Butler, Judith. Giving An Account of Oneself. New York: Fordham UP, 2005. Print.
On Recognition: Hegel says I see you, you see me, we’re the same, you and me, looking at each other. For Hegel, the other is at first outside itself, before the subject realizes that “hey, this other is actually alot like me.” In fact this other is constitutive of the subject. Some say this makes Hegel into an imperialist, going around appropriating the other as part of the subject itself. However, others, like Butler, see in Hegel, a more ecstatic subject:
the “I” repeatedly finds itself outside itself, and that nothing can put an end to the repeated upsurge of this exteriority that is, paradoxically, my own. I am, as it were, always other to myself, and there is no final moment in which my return to myself takes place. In fact, if we are to follow The Phenomenology of Spirit, I am invariably transformed by the encounters I undergo; recognition becomes the process by which I become other than what I was and so cease to be able to return to what I was. There is, then, a constitutive loss in the process of recognition, since the “I” is transformed through the act of recognition. Not all of its past is gathered and known in the act of recognition; the act alters the organization of that past and its meaning at the same time that it transforms the present of the one who receives recognition.

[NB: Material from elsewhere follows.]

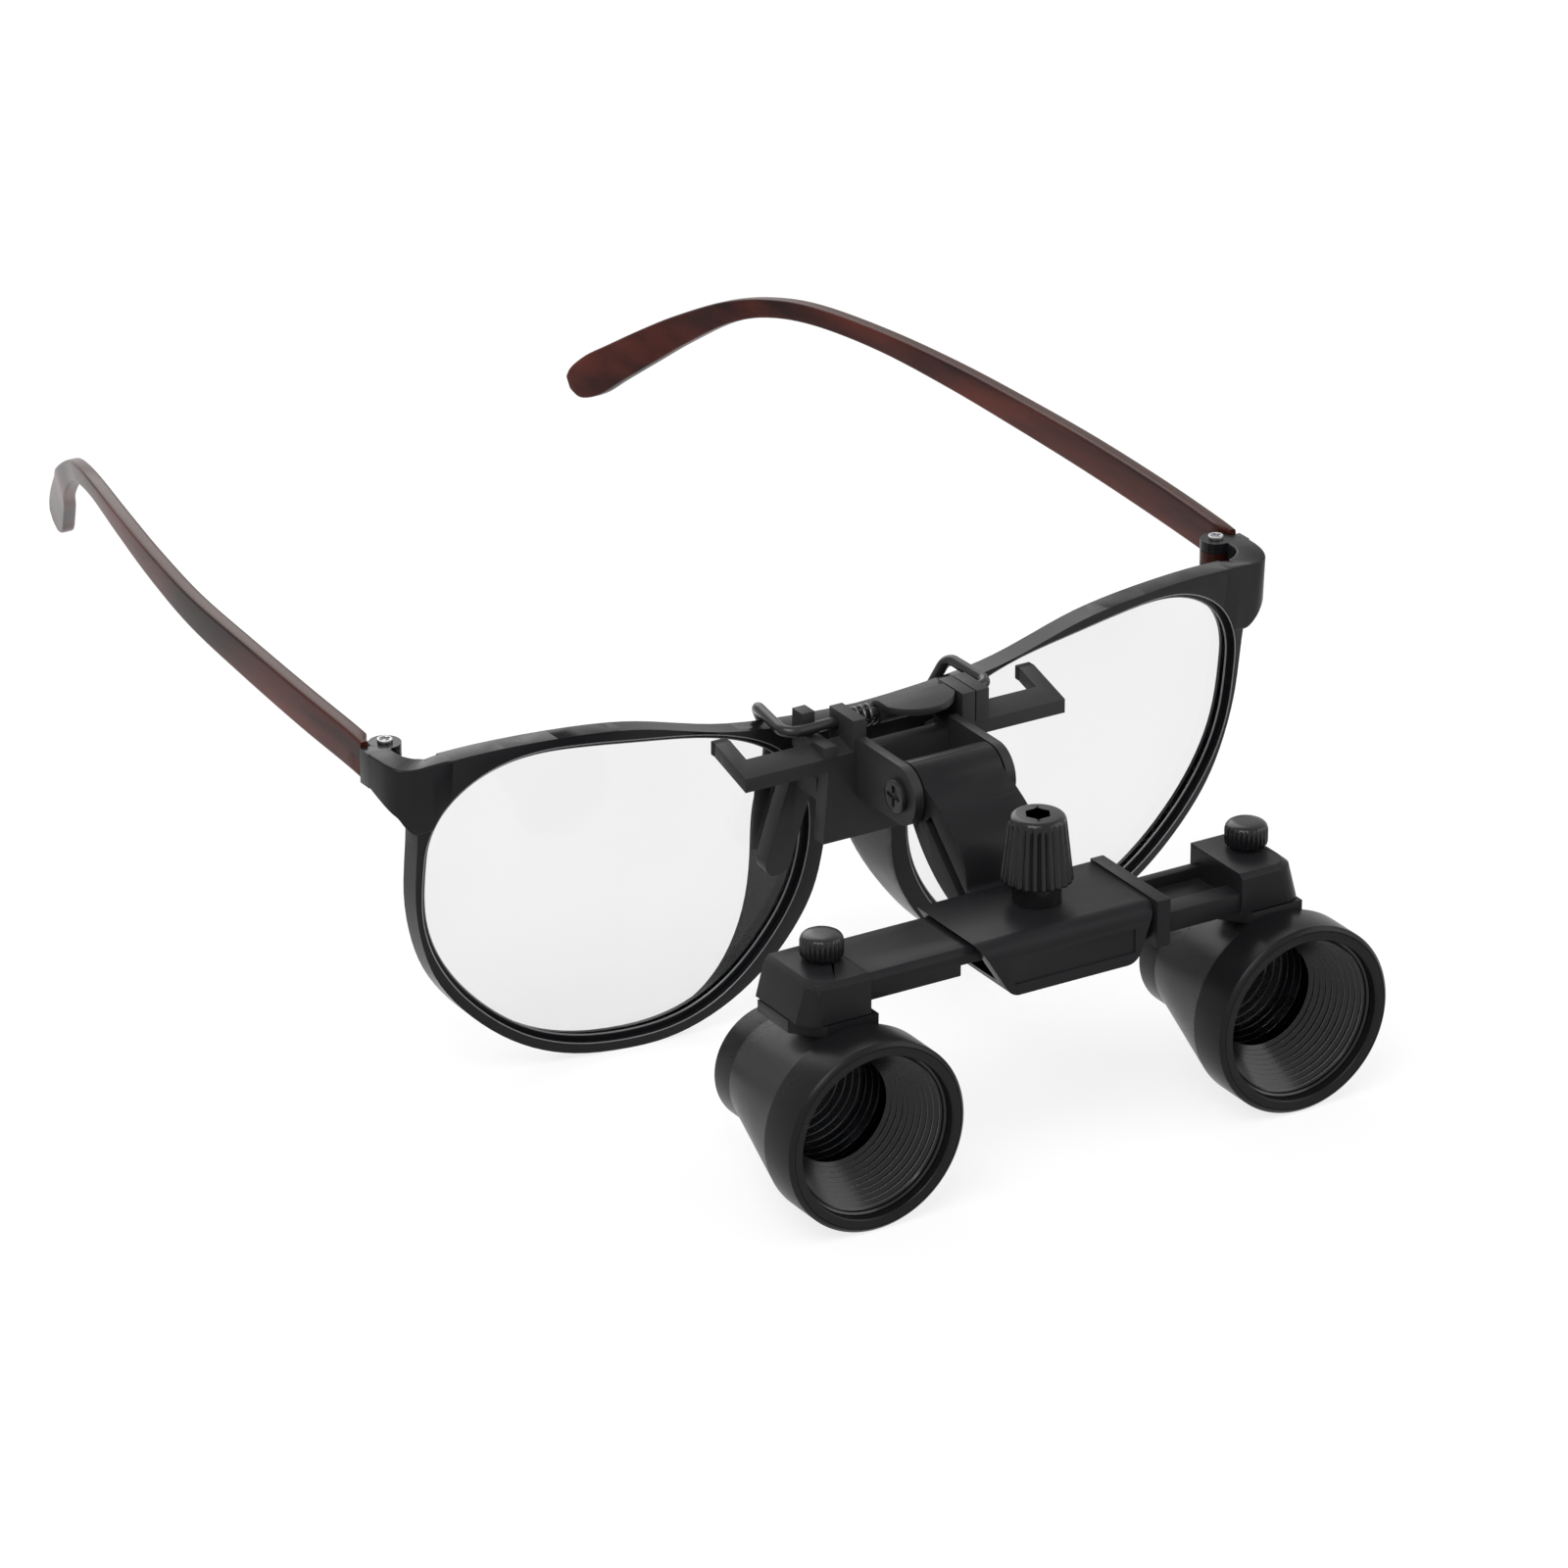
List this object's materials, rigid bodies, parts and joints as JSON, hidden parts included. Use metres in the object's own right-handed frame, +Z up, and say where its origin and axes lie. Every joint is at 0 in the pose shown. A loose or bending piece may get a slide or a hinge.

Recognition is an act in which the “return to self” becomes impossible for another reason as well. An encounter with an other effects a transformation of the self from which there is no return. What is recognized about a self in the course of the exchange is that the self is the sort of being for whom staying inside itself proves impossible. One is compelled and comported outside oneself; one finds that the only way to know oneself is through a mediation that takes place outside of oneself, exterior to oneself, by virtue of a convention or a norm that one did not make, in which one cannot discern oneself as an author or an agent of one’s own making. In this sense, then, the Hegelian subject of recognition is one for whom a vacillation between loss and ecstasy is inevitable. The possibility of the “I,” of speaking and knowing the “I,” resides in a perspective that dislocates the first-person perspective it conditions (27-28).